Он был идеалистом и в жизни, и в работе. Не врал сам и других за это критиковал. О картине Иванова «Явление Христа народу» Верещагин пишет: «Как можно писать Палестину, сидя в Италии, не видя этого солнца, отражения от земли этого марева? Все мы знаем, что Иоанн Креститель не мылся, не стригся, не чесал бороды 30 лет. А мы видим красавца с умытыми кудрями, с аристократическими пальчиками...»
За излишнюю реалистичность, за то, что Верещагин изображал Иисуса Христа как исторического персонажа, наша Церковь запретила к ввозу в Россию серию его евангельских работ. А архиепископ Венский проклял художника и запретил жителям Вены ходить на его выставку. Но это только разожгло интерес. Когда Верещагин показывал эти картины в Америке, импресарио составил документы таким образом, что вся серия стала принадлежать ему. Недавно одна из картин — «Стена плача» — была продана на аукционе.
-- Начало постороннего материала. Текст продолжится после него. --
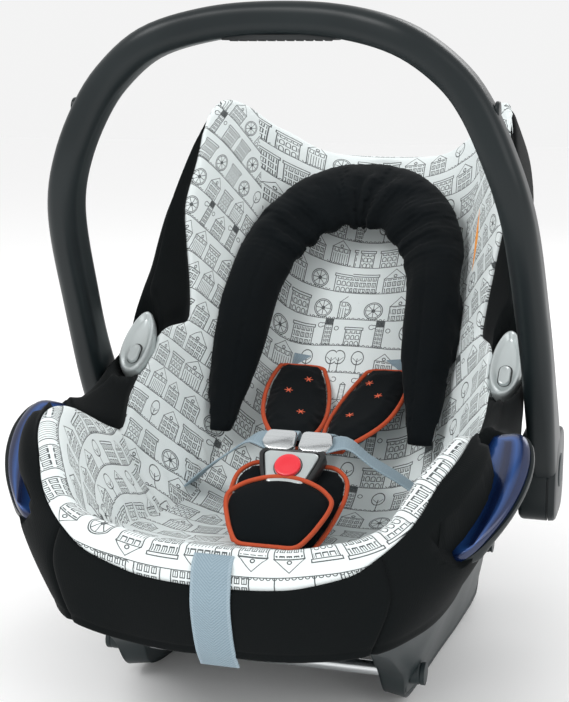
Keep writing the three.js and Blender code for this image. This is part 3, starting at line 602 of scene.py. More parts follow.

Но от судьбы не уйти даже таланту. На том броненосце должен был плыть художник Метелица. Он заболел. И Макаров, старый приятель по кадетскому корпусу, позвал в поход Верещагина. Выйдя утром на рейд, они столкнулись с армадой адмирала Тога. Макаров решил не принимать бой, развернулся в отступление и... подорвался на мине. За 2 минуты корабль ушёл на дно.
Останков художника нет, памятника на месте его гибели — тоже. По злой иронии судьбы могилы всех родственников Верещагина тоже исчезли под водой Рыбинского водохранилища, когда была принята программа затопления земель.